==== DATASET EXTRACT

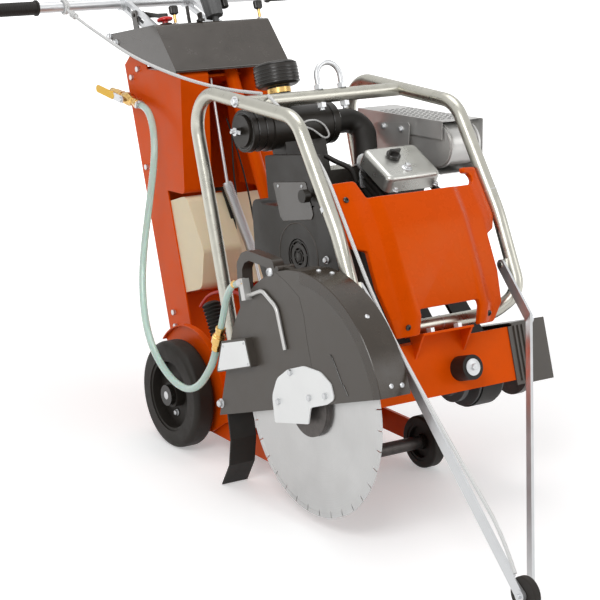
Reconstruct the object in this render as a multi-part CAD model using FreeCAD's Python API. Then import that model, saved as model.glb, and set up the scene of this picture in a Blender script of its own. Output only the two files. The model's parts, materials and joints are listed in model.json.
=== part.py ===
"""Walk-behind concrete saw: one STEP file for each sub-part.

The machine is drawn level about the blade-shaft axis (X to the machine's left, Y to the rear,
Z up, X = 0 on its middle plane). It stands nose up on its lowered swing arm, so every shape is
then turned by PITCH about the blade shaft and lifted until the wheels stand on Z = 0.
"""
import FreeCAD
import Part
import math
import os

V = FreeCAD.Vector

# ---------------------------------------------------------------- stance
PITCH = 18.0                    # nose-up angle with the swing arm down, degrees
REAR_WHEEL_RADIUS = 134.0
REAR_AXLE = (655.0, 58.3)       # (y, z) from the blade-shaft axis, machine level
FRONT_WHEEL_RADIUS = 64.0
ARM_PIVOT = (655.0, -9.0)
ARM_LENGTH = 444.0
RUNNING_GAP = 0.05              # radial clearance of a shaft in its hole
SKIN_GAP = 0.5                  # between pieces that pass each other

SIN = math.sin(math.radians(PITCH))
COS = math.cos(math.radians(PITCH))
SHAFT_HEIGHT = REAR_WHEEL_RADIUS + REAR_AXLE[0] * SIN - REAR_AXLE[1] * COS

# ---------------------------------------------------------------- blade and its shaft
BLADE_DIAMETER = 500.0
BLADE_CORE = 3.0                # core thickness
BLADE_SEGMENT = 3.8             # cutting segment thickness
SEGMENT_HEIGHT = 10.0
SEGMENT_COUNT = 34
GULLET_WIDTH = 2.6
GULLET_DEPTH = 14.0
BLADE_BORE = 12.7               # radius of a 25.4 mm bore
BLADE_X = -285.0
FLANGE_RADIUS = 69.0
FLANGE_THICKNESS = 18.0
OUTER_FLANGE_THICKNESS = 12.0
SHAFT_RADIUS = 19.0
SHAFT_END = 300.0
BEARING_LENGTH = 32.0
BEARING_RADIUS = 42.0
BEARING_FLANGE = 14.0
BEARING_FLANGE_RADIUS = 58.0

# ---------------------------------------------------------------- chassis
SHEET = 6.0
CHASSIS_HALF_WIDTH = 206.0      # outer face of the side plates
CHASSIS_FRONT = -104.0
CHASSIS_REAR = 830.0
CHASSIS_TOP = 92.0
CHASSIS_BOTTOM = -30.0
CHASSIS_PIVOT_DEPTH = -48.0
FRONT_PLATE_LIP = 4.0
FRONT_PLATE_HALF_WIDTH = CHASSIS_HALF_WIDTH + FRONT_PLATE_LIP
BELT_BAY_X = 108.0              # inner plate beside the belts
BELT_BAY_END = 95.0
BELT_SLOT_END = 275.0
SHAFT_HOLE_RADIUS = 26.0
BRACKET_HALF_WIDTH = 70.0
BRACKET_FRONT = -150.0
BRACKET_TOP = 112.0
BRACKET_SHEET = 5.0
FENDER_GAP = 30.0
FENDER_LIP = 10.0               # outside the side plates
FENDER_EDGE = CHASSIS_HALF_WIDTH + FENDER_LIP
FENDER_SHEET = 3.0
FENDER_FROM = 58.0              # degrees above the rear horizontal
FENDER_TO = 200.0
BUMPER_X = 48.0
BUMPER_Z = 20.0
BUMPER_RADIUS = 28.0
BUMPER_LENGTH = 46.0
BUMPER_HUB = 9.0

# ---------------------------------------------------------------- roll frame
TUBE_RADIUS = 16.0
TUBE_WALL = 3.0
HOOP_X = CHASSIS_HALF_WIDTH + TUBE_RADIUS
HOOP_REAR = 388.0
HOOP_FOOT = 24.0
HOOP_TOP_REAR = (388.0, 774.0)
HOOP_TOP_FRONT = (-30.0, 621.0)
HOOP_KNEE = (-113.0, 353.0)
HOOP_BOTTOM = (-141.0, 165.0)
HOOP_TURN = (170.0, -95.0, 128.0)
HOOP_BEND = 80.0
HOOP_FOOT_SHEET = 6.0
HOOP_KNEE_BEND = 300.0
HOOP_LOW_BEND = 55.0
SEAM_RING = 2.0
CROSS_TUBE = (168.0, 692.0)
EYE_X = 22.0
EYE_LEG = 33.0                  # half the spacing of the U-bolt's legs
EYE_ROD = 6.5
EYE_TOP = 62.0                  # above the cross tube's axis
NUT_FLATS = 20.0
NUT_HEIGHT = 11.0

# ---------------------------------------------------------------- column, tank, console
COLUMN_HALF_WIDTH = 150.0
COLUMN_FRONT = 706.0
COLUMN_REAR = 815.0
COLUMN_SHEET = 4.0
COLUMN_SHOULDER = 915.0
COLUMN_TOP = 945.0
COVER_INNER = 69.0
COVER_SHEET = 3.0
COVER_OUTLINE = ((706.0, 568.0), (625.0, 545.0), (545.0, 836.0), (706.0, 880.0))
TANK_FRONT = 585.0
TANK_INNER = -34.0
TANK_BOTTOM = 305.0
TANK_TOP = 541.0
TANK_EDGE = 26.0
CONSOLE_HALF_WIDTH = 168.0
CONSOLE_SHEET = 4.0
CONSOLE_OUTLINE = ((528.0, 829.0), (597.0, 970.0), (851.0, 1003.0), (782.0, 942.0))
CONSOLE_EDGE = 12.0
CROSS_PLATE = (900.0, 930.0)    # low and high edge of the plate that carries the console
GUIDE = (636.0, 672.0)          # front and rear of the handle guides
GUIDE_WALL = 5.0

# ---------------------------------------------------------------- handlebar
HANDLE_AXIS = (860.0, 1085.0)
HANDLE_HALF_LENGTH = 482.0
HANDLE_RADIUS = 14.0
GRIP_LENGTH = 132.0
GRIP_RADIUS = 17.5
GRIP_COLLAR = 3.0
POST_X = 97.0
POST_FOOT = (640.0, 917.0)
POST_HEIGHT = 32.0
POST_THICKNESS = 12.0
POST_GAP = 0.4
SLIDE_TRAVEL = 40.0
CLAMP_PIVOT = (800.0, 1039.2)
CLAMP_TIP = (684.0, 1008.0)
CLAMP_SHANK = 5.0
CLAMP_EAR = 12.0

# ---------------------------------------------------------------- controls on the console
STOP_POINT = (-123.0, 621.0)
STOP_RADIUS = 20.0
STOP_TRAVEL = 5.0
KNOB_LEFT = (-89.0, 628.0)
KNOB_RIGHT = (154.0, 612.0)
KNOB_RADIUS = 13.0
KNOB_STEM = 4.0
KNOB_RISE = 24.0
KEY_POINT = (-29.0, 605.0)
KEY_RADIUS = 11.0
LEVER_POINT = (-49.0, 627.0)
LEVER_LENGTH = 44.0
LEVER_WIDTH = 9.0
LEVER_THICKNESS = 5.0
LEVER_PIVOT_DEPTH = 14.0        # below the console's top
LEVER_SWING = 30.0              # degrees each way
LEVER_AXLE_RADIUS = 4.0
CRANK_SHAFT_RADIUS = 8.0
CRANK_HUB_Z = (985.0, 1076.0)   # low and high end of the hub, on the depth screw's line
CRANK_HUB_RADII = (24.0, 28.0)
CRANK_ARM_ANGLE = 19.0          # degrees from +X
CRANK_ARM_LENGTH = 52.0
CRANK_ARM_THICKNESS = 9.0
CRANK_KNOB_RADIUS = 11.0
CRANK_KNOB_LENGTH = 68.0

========

## TASK STATEMENT
From the first line of the data through the line with "for each sub-part.", quote each line exactly and add nothing else.

## TASK OUTPUT
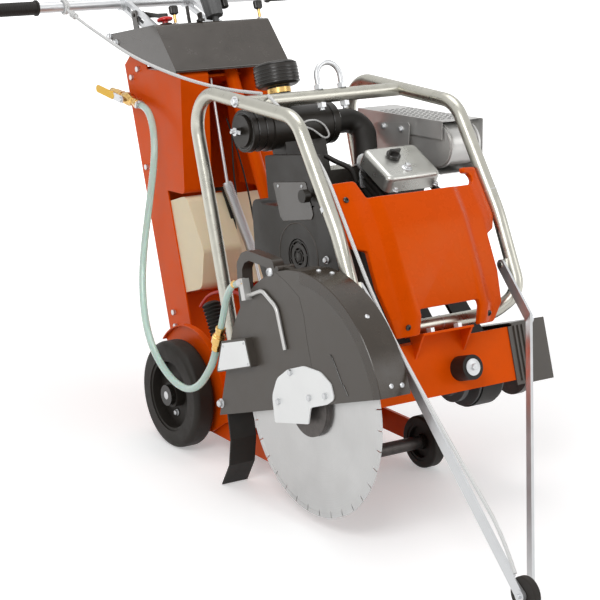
Reconstruct the object in this render as a multi-part CAD model using FreeCAD's Python API. Then import that model, saved as model.glb, and set up the scene of this picture in a Blender script of its own. Output only the two files. The model's parts, materials and joints are listed in model.json.
=== part.py ===
"""Walk-behind concrete saw: one STEP file for each sub-part.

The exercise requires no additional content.